In 2018 I pulled the pin. First Facebook, then some time later Google. Over the past few months and years I’ve reflected on the “why” for this decision and the growing case against these platforms. Then, when looked at the “most valuable company” video below it was crystalised. Seeing the 4 big tech companies dominating today, I can’t help but recall experiencing the first dot com boom unfold 20 years ago, 1998–2001.

In the misty-eyed eternally hopeful days of early Internet in the mid 90’s through early 2000’s, it was a peer to peer. It was coined the world wide web, and every time you logged on to you had to accept a waiver that you “will only use this internet connection for research and not commercial purposes”. Everything on the web looked or felt like Wikipedia does today.

every time you logged on to the internet you had to accept a waiver that you “will only use this internet connection for research and not commercial purposes”. Everything on the web looked or felt like Wikipedia does today.

Information and sharing was democratised, and mission ruled, exemplified by Google founders Page and Brin, who swore to their personal moral values, to avoid an IPO if at all possible.

After big money started to pile into the 1000’s of new speculative innovation startups trying to exploit the “new media” boom corner of the market, a bust happened in 2000.

The Colonisation of Founders by the Market

In post-boom 2001 my heart sank as corporate vultures took over the internet and some of the dying and dead startup carcasses. While Google was still unlisted they sold their souls to demands of their VC/IPO masters in order to keep their dream alive in a dried up funding environment.

From a founders dream, Google transformed to inhabit (our) living nightmares.

Page, Bryn and now Eric Schmidt transformed Google’s business model towards today’s unauthorised personal behavioural data extraction — Gmail, Google Drive, Maps, Calendar, Youtube (this is why it’s hard to collectively take these things out of our lives — it’s a dictatorship of no alternatives). Then they moved to population-scale behaviour modification experiments in the real world: Pokemon Go. And government handing over communities like Toronto, for the creation of the Google City dystopia.

With its Google parentage, and ex-CIA venture history, Pokemon Go was a trojan horse exploring ways to capture ever more data for Google — a superbly innovative stealth response to public protests of violations of privacy by Google cars roaming suburbs with 360 cameras and wifi sniffers. As a novel by-product Pokemon also mass-herded people towards paying-advertisers venues, such as cafes and fast food outlets who paid on ‘footfall’ via GPS tracking.

Facebook and Amazon are another article altogether, but with striking similarities. Sheryl Sandberg migrated from Google to Facebook and leaned in hard to replicate what she learned at the new company. The misdirection and passive “ignorance of harm” and “say something without actually saying anything” tactics of its founder Zuckerberg in front of media and lawmakers bear striking resemblance to the worst leaders of 20th century industrial capitalism. Remember Zuckerberg founded his company with the creed “A lot of people are focused on taking over the world..getting the most users. There doesn’t have to be more” (Zuckerberg). How old school VC changed this 20 year old kid in 15 years.
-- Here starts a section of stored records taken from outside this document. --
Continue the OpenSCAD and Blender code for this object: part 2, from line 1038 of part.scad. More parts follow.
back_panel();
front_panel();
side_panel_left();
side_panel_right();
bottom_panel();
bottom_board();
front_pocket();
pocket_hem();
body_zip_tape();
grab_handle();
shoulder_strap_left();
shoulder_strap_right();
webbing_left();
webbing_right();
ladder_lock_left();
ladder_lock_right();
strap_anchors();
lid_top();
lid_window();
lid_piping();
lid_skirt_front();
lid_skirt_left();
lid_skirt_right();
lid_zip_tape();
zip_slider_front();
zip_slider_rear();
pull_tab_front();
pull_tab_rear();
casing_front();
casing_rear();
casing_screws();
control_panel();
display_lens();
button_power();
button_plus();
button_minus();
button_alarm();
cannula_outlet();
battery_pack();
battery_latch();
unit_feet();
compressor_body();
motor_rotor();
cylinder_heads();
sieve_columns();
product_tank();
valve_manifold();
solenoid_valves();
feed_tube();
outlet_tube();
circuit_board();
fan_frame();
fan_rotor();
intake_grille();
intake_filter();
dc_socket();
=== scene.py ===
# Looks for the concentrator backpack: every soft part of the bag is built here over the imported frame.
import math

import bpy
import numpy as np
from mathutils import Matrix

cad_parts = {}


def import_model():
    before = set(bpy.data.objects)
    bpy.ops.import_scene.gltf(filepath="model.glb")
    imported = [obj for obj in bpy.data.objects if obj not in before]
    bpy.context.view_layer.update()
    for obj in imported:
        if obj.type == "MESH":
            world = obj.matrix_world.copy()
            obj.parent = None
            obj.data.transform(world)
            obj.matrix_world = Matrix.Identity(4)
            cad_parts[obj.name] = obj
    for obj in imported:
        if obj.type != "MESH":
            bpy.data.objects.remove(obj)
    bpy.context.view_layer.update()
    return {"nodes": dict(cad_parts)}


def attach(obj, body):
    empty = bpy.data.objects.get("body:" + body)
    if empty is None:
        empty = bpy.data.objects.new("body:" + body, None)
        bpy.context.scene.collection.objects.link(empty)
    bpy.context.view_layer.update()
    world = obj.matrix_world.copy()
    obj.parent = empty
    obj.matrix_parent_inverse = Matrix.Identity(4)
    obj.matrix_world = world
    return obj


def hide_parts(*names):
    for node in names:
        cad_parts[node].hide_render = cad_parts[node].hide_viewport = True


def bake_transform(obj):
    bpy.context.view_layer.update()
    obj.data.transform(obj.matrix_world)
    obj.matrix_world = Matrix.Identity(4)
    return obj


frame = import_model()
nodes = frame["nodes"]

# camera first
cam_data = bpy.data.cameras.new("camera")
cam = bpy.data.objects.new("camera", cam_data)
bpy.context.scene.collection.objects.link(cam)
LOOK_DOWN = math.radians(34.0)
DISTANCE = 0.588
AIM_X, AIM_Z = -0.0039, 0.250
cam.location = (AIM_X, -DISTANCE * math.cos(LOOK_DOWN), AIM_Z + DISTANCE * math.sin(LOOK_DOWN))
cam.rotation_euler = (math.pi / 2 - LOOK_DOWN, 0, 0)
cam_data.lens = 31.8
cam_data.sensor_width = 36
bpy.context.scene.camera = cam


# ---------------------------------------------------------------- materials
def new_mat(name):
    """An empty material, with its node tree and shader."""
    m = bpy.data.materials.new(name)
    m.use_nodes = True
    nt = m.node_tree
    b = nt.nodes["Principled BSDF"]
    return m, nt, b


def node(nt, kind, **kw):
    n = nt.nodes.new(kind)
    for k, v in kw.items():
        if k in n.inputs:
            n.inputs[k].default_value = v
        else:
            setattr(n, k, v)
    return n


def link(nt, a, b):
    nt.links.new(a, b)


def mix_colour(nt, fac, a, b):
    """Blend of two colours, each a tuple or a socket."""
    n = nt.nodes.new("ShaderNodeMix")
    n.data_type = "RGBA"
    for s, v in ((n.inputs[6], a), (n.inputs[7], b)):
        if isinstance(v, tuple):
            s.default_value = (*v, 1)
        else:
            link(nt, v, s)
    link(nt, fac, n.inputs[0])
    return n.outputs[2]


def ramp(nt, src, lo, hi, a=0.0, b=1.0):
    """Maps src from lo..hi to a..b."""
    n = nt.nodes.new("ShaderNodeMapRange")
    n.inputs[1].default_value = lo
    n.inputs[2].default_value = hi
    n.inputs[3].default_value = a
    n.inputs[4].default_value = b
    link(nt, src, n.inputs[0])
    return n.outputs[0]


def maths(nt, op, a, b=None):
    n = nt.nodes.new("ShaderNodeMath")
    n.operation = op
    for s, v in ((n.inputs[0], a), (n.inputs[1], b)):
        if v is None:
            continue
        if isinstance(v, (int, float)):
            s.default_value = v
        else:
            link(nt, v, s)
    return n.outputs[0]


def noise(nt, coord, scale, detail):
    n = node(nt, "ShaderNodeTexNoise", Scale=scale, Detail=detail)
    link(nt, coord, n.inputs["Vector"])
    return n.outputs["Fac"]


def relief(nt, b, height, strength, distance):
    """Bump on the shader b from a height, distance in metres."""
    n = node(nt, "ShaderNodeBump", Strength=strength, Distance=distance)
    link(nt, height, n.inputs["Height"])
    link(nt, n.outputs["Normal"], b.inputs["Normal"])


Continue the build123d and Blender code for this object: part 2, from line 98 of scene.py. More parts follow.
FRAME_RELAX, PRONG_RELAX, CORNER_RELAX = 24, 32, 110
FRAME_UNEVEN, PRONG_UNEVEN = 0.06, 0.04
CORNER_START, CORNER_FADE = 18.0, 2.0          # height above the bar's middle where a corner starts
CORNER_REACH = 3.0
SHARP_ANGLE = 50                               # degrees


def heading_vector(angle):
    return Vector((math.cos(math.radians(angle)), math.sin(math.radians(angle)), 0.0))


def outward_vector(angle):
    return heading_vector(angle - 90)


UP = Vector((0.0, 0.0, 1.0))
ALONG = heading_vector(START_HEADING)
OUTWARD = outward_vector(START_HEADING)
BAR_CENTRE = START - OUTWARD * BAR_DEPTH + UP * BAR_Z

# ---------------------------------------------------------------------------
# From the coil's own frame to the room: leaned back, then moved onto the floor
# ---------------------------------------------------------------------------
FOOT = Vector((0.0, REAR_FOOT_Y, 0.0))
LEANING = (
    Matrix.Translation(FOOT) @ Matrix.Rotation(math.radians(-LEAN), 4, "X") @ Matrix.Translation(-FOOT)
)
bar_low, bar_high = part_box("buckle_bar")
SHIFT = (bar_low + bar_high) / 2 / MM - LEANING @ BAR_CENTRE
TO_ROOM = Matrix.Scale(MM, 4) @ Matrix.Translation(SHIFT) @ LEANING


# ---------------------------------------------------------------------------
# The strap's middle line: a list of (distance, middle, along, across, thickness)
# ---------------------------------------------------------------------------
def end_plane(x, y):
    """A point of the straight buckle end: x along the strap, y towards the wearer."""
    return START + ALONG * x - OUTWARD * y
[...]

Young People — Our Digital Natives Are Canaries in the Coalmine

The new “behavioural action-economy” risks turning anyone born after 1996 into an automaton in a digital totalitarian state. In 2019 if you’re not a budding ‘influencer’ or vlogger hoping for crumbs from the table of giants, you’re a dopamine addicted, anxious young person who has surrendered their eyes to the phone, along with any notion of privacy. These kids do not know life without Facebook, Instagram, Snapchat, check their smartphone 150 times a day and can’t go without it for 24 hours without suffering well researched Anxiety. Stress. Depression. Social Isolation.

As a member of post-1996 member of Gen Z, 24-hours abstaining from the poker-machine algorithmed devices and platforms resulted in well studied and sobering responses like “I felt so lonely. I couldn’t sleep well without sharing or connecting to others..I feel like there’s a problem with me”

I reflect on our inter generational shift..

  1. In the last half of the 20th century: unregulated big oil/ag having the highest market capitalisation in the 90’s, destroying the environment, to
  2. In the first half of the 21st century: big tech’s lawless and masterful avoidance of all attempts at government regulation, with misdirection and platitudes of “we’ll do better” leading to unobstructed domination of market capitalisation, (and soon the financial system through crypto) while democratic institutions sleep.

There is an Upside and Out of this Cycle

This is all utterly depressing. However there is an upside and out of this cycle.

It’s in the shift of public opinion, naming what has happened, truth-telling, outrage that we have allowed it to happen silently, and then change. We are not China where social engineering doesn’t matter because it’s an authoritarian state. We are a democracy.

The author Professor Shoshana Zuboff in her new book The Age of Surveillance Capitalism asks about this unprecedented division of knowledge and asymmetry of power in 2019 society “Who knows? Who decides who knows? Who decides who decides?”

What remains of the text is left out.